In deze zaak heeft eiser, vertegenwoordigd door mr. S.J. Koolen, beroep ingesteld tegen de minister van Asiel en Migratie omdat deze niet tijdig heeft beslist op zijn aanvraag voor een verblijfsvergunning asiel voor bepaalde tijd. De rechtbank heeft vastgesteld dat de minister de aanvraag op 29 november 2023 heeft ontvangen en dat hij uiterlijk binnen zes maanden na ontvangst van de aanvraag een besluit moet nemen. De minister heeft deze termijn echter met negen maanden verlengd op basis van WBV 2023/3. Eiser heeft de minister op 10 juni 2025 in gebreke gesteld, wat tijdig was, ongeacht de rechtmatigheid van de WBV. De rechtbank oordeelt dat het beroep gegrond is, omdat eiser meer dan twee weken na de ingebrekestelling beroep heeft ingesteld tegen het niet tijdig beslissen.
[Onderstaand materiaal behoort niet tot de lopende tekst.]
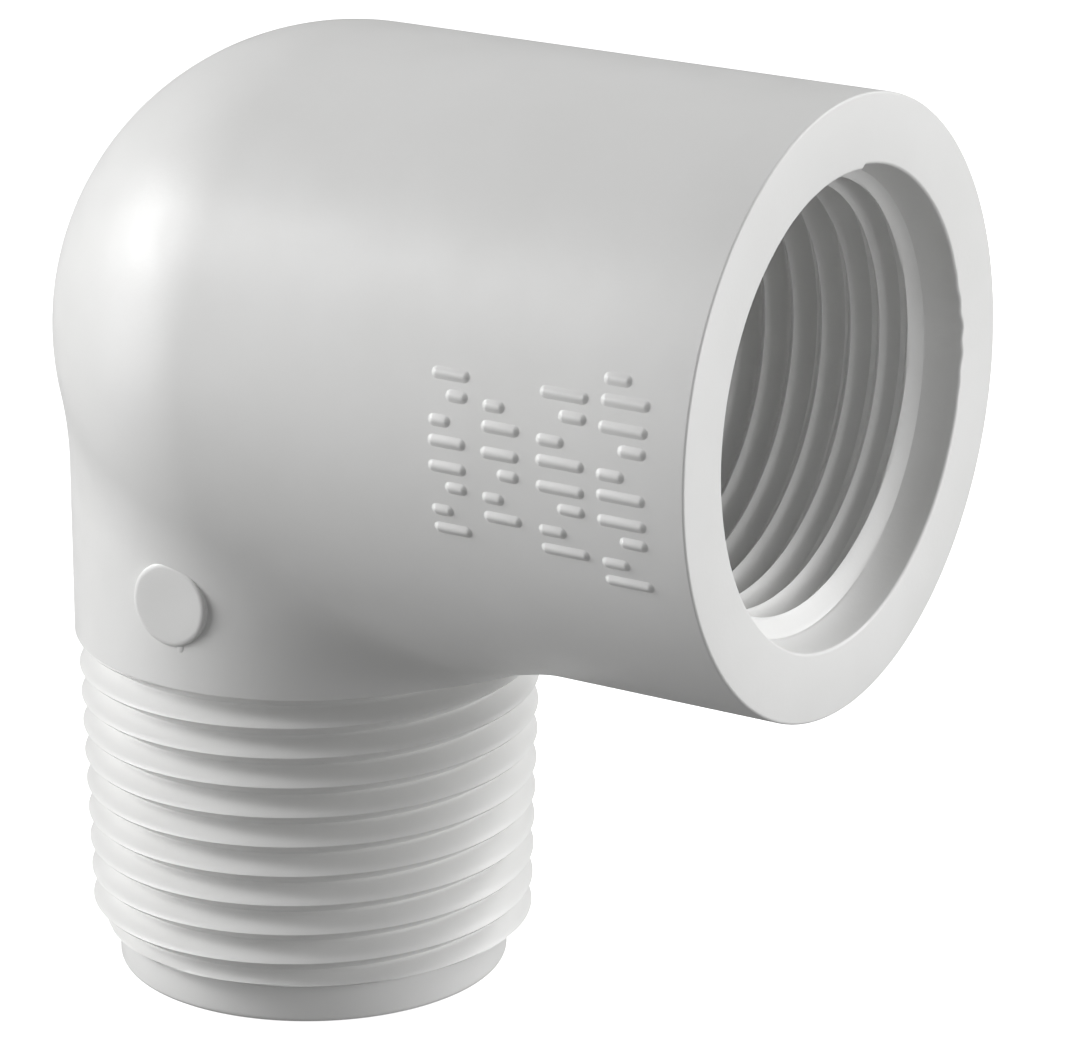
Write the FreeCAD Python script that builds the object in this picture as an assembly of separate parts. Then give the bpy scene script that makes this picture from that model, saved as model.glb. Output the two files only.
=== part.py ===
import FreeCAD, Part
import math
import os

# Ninety degree street elbow for 3/4 inch irrigation pipe.  Millimetres.
# The origin is the centre of the male end face.  +Z runs up the male leg,
# +X runs out of the female mouth.  The hub axis crosses the leg axis.

# Tapered pipe thread, 3/4-14: the radius grows by 1 in 32 along the axis.
thread_pitch = 25.4 / 14
thread_taper = 1.0 / 32
thread_flat = 0.15
flank_angle = math.radians(30)
thread_depth = (thread_pitch - 2 * thread_flat) / (2 * math.tan(flank_angle))
male_pitch_radius = 24.579 / 2
female_pitch_radius = 25.117 / 2
groove_overrun = 0.6
crest_cut = 0.04

# Male leg.
pilot_height = 2.4
pilot_radius = 11.5
pilot_lead = 0.3
shoulder_height = 20.6
male_root_height = 0.106
male_turns = 12
thread_lead = 0.5
male_lead_radius = 11.9
leg_bore_radius = 9.4

# Bend: neck, heel and the turn of the water way.
neck_radius = 13.7
hub_axis_height = 39.2
hub_radius = 17.3
heel_centre = 3.55
hub_bore_radius = 10.6
bend_end = 17.6

# The creases between neck and hub start clear of the shoulder and stay within the
# neck's reach.
crease_radius = 0.9
crease_above_shoulder = 0.5
crease_slack = 0.1
crease_least_length = 1.0

# Female hub.
mouth_x = 35.4
mouth_edge = 0.35
recess_radius = 13.35
recess_depth = 2.2
lead_in_depth = 2.9
female_root_x = 15.07
female_turns = 10.5

# Raised disc left by the moulding gate, on the -Y side of the neck.
gate_height = 25.6
gate_radius = 2.45
gate_face = 13.95

# Raised marking on the -Y side of the hub: columns of plain round-ended bars, set in
# pairs of one long and one short bar.  Angles are in degrees about the hub axis.
# Each column: start along X, long bar's length along X, number of pairs.
marking_columns = ((19.8, 2.2, 4), (23.1, 2.2, 3), (26.5, 2.8, 4), (30.2, 2.8, 5))
marking_relief = 0.25
marking_bar_width = 0.5
marking_short_share = 0.55
marking_pair_step = 8.4
marking_bar_step = 3.7
marking_centre_angle = -1.2

along_x = FreeCAD.Vector(1, 0, 0)
along_y = FreeCAD.Vector(0, 1, 0)
along_z = FreeCAD.Vector(0, 0, 1)
origin = FreeCAD.Vector(0, 0, 0)
bend_centre = FreeCAD.Vector(0, 0, hub_axis_height)


def turned(outline):
    """Solid of revolution about Z from a closed outline of (radius, height)."""
    corners = [FreeCAD.Vector(radius, 0, height) for radius, height in outline]
    wire = Part.makePolygon(corners + corners[:1])
    return Part.Face(wire).revolve(origin, along_z, 360)


def laid_along_hub(shape):
    """Turn a shape built about Z so that its Z axis becomes the hub axis."""
    shape.rotate(origin, along_y, 90)
    shape.translate(bend_centre)
    return shape


def male_pitch_radius_at(height):
    return male_pitch_radius + thread_taper * height


def male_crest_radius_at(height):
    return male_pitch_radius_at(height) + thread_depth / 2 - crest_cut


def female_pitch_radius_at(x):
    """The thread is gauged where it starts, at the inner end of the lead-in."""
    depth = mouth_x - lead_in_depth - x
    return female_pitch_radius - thread_taper * depth


def female_crest_radius_at(x):
    return female_pitch_radius_at(x) - thread_depth / 2 + crest_cut


def helical_groove(start_height, start_radius, turns, outward):
    """V groove on a cone about Z; outward is +1 for a male thread, -1 for female."""
    length = turns * thread_pitch
    path = Part.makeLongHelix(thread_pitch, length, start_radius, math.degrees(math.atan(thread_taper)))
    bottom = -outward * thread_depth / 2
    top = outward * thread_depth / 2
    half_bottom = thread_flat / 2
    half_top = thread_pitch / 2 - thread_flat / 2
    outline = (
        (bottom, -half_bottom),
        (top, -half_top),
        (top + outward * groove_overrun, -half_top),
        (top + outward * groove_overrun, half_top),
        (top, half_top),
        (bottom, half_bottom),
    )
    corners = [FreeCAD.Vector(start_radius + radial, 0, axial) for radial, axial in outline]
    profile = Part.makePolygon(corners + corners[:1])
    sweep = Part.BRepOffsetAPI.MakePipeShell(path)
    sweep.setFrenetMode(True)
    sweep.add(profile)
    sweep.build()
    sweep.makeSolid()
    groove = sweep.shape()
    groove.translate(FreeCAD.Vector(0, 0, start_height))
    return groove


def male_pilot():
    """Plain ring below the thread that starts the male end in its socket."""
    return turned((
        (leg_bore_radius, 0),
        (pilot_radius - pilot_lead, 0),
        (pilot_radius, pilot_lead),
        (pilot_radius, pilot_height),
        (leg_bore_radius, pilot_height),
    ))


def male_spigot():
    """Threaded tube between the pilot and the neck."""
    lead_end = pilot_height + thread_lead
    blank = turned((
        (leg_bore_radius, pilot_height),
        (male_lead_radius, pilot_height),
        (male_crest_radius_at(lead_end), lead_end),
        (male_crest_radius_at(shoulder_height), shoulder_height),
        (leg_bore_radius, shoulder_height),
    ))
    start_radius = male_pitch_radius_at(male_root_height)
    return blank.cut(helical_groove(male_root_height, start_radius, male_turns, 1))


def bend_envelope():
    """Outside of the bend: neck, spherical heel and root of the hub, softly joined."""
    neck = Part.makeCylinder(neck_radius, hub_axis_height - shoulder_height)
    neck.translate(FreeCAD.Vector(0, 0, shoulder_height))
    middle = FreeCAD.Vector(heel_centre, 0, hub_axis_height)
    heel = Part.makeSphere(hub_radius, middle)
    barrel = Part.makeCylinder(hub_radius, bend_end - heel_centre, middle, along_x)
    body = neck.fuse([heel, barrel]).removeSplitter()
    return body.makeFillet(crease_radius, crease_edges(body))


def crease_edges(body):
    """Edges where the neck runs into the heel and the hub."""
    edges = []
    reach = neck_radius + crease_slack
    for edge in body.Edges:
        box = edge.BoundBox
        above_shoulder = box.ZMin > shoulder_height + crease_above_shoulder
        within_neck = -reach < box.XMin and box.XMax < reach
        if above_shoulder and within_neck and box.XLength > crease_least_length:
            edges.append(edge)
    return edges


def elbow_bend():
    """Neck, heel and hub root, hollowed by the turn of the water way."""
    middle = FreeCAD.Vector(0, 0, hub_axis_height)
    leg_bore = Part.makeCylinder(leg_bore_radius, hub_axis_height)
    turn = Part.makeSphere(hub_bore_radius, middle)
    hub_bore = Part.makeCylinder(hub_bore_radius, mouth_x, middle, along_x)
    return bend_envelope().cut(leg_bore.fuse([turn, hub_bore]))


def female_hub():
    """Threaded barrel between the bend and the mouth, open at the mouth."""
    lead_in_x = mouth_x - lead_in_depth
    blank = turned((
        (female_crest_radius_at(bend_end), bend_end),
        (female_crest_radius_at(lead_in_x), lead_in_x),
        (recess_radius, mouth_x - recess_depth),
        (recess_radius, mouth_x),
        (hub_radius - mouth_edge, mouth_x),
        (hub_radius, mouth_x - mouth_edge),
        (hub_radius, bend_end),
    ))
    start_radius = female_pitch_radius_at(female_root_x)
    groove = helical_groove(female_root_x, start_radius, female_turns, -1)
    return laid_along_hub(blank.cut(groove))


def gate_pad():
    """Flat disc standing proud of the neck."""
    centre = FreeCAD.Vector(0, -gate_face, gate_height)
    disc = Part.makeCylinder(gate_radius, gate_face - neck_radius / 2, centre, along_y)
    neck = Part.makeCylinder(neck_radius, hub_axis_height)
    return disc.cut(neck)


def marking_bar(start_x, length, angle):
    """One round-ended bar on the hub; angle is measured from -Y towards +Z."""
    half_width = marking_bar_width / 2
    inner = hub_radius / 2
    shell = Part.makeCylinder(hub_radius + marking_relief, length)
    shell = shell.cut(Part.makeCylinder(hub_radius, length))
    post = Part.makeBox(
        hub_radius, marking_bar_width, length - marking_bar_width,
        FreeCAD.Vector(inner, -half_width, half_width))
    ends = [
        Part.makeCylinder(half_width, hub_radius, FreeCAD.Vector(inner, 0, place), along_x)
        for place in (half_width, length - half_width)]
    bar = post.fuse(ends).removeSplitter().common(shell)
    bar.rotate(origin, along_z, angle - 90)
    bar.translate(FreeCAD.Vector(0, 0, start_x))
    return laid_along_hub(bar)


def marking_pair(start_x, length, angle, long_first):
    """A long and a short bar side by side; the short one starts or ends with the long one."""
    short_length = length * marking_short_share
    turn = marking_bar_step / 2 if long_first else -marking_bar_step / 2
    short_start = start_x if long_first else start_x + length - short_length
    return [
        marking_bar(start_x, length, angle - turn),
        marking_bar(short_start, short_length, angle + turn),
    ]


def raised_marking():
    """Columns of bar pairs, each column centred on the same angle."""
    bars = []
    for start_x, length, count in marking_columns:
        first = marking_centre_angle - marking_pair_step * (count - 1) / 2
        for index in range(count):
            angle = first + index * marking_pair_step
            bars += marking_pair(start_x, length, angle, index % 2 == 0)
    return Part.makeCompound(bars)


def export(name, shape):
    os.makedirs("parts", exist_ok=True)
    solids = shape.Solids
    result = solids[0] if len(solids) == 1 else Part.makeCompound(solids)
    result.exportStep("parts/%s.step" % name)


export("elbow_bend", elbow_bend())
export("female_hub", female_hub())
export("male_spigot", male_spigot())
export("male_pilot", male_pilot())
export("gate_pad", gate_pad())
export("raised_marking", raised_marking())
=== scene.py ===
import math

import bmesh
import bpy
import numpy as np
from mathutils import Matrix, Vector


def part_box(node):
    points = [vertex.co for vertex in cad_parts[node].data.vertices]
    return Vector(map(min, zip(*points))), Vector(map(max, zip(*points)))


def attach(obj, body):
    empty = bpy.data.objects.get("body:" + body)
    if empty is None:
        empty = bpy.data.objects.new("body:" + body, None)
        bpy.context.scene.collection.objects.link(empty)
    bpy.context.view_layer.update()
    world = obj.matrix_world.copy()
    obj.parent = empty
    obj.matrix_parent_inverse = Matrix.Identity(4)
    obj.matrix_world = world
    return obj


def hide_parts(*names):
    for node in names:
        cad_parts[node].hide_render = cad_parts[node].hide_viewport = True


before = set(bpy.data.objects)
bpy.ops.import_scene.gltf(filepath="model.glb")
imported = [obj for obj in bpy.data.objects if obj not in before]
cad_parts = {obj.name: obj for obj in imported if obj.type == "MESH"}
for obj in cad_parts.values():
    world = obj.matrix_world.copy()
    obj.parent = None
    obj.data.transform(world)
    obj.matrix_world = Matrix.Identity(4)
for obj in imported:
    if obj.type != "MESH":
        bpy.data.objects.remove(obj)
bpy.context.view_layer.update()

# Sizes are in millimetres inside the builders; MM turns them into metres.
MM = 0.001
bend_low, bend_high = [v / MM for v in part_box("elbow_bend")]
gate_low, gate_high = [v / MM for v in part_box("gate_pad")]
hub_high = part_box("female_hub")[1] / MM
pilot_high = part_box("male_pilot")[1] / MM

SHOULDER_Z = bend_low.z
HUB_RADIUS = hub_high.y
HUB_Z = hub_high.z - HUB_RADIUS
SEAM_X = bend_high.x
MOUTH_X = hub_high.x
PILOT_TOP = pilot_high.z
PILOT_RADIUS = pilot_high.x

# 3/4-14 tapered pipe thread.  The roundings soften its crests and roots, and the lift
# brings the rounded crest back to the height of the CAD's cut one.
PITCH = 25.4 / 14
TAPER = 1 / 32
FLAT = 0.15
TAN_FLANK = math.tan(math.radians(30))
DEPTH = (PITCH - 2 * FLAT) / (2 * TAN_FLANK)
MALE_PITCH_RADIUS = 24.579 / 2
FEMALE_PITCH_RADIUS = 25.117 / 2
MALE_ROOT_Z = 0.106
FEMALE_ROOT_X = 15.07
CREST_ROUND = 0.50
CREST_LIFT = 0.05
ROOT_ROUND = 0.14

# Male end: the pilot's rounded edge, and the cone from just outside the pilot that
# trims the thread's first crests.
PILOT_EDGE = 0.35
LEAD_STEP = 0.4
LEAD_SLOPE = 2.0
LEAD_ROUND = 0.15

# Bend.  The rounding of the crease between neck and heel shrinks, down to its least
# share, where the two run alongside each other.
NECK_RADIUS = 13.7
HEEL_X = 3.55
LEG_BORE = 9.4
HUB_BORE = 10.6
BORE_JOIN = 0.6
CREASE = 3.0
LEAST_CREASE = 0.02
NEARLY_ZERO = 1e-9

# Soft web in the crotch: its drop below the hub, where it ends along X, and the angle
# about the hub axis over which it fades out on each side.
WEB_DROP = 1.3
WEB_END = 21.5
WEB_ANGLE = 52.0

# Mouth: rounded outer edge and rim, plain recess with a slight draw, then the chamfer
# that leads into the thread.  The recess wall's own rings lie between two shares of
# its depth.
MOUTH_EDGE = 0.15
RIM_EDGE = 0.18
RECESS_RADIUS = 13.35
RECESS_DEPTH = 2.2
RECESS_DRAW = 0.35
WALL_START = 0.2
WALL_END = 0.95
LEAD_IN_DEPTH = 2.9
CHAMFER_ROUND = 0.12

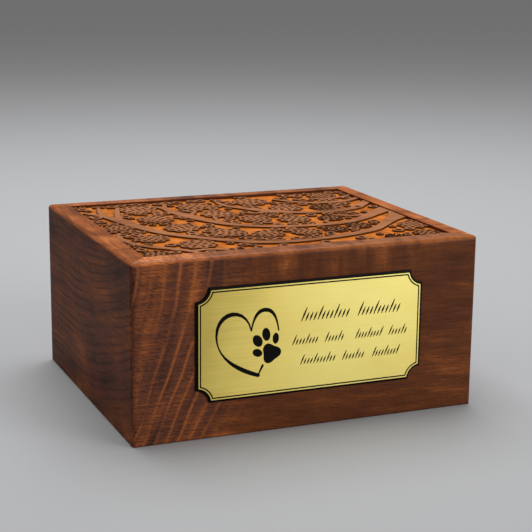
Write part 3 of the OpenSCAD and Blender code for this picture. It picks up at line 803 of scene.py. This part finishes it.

De rechtbank heeft de minister een termijn van twee weken gegeven om alsnog een besluit te nemen, maar gezien de omstandigheden, waaronder het feit dat eiser nog niet is gehoord over zijn asielmotieven, heeft de rechtbank besloten om een langere termijn op te leggen. De rechtbank volgt het 8+8-wekenmodel, wat betekent dat de minister binnen acht weken na de uitspraak een gehoor moet afnemen en binnen acht weken daarna een besluit moet nemen. De rechtbank verbindt aan haar uitspraak een dwangsom van € 100,- per dag voor elke dag dat de minister de beslistermijn overschrijdt, met een maximum van € 15.000,-.
De rechtbank heeft ook bepaald dat eiser recht heeft op een vergoeding van de proceskosten, die de minister moet betalen. De totale vergoeding is vastgesteld op € 453,50, rekening houdend met de gemaakte kosten voor juridische bijstand. De uitspraak is gedaan door mr. G.P. Loman en is openbaar gemaakt op 16 juli 2025.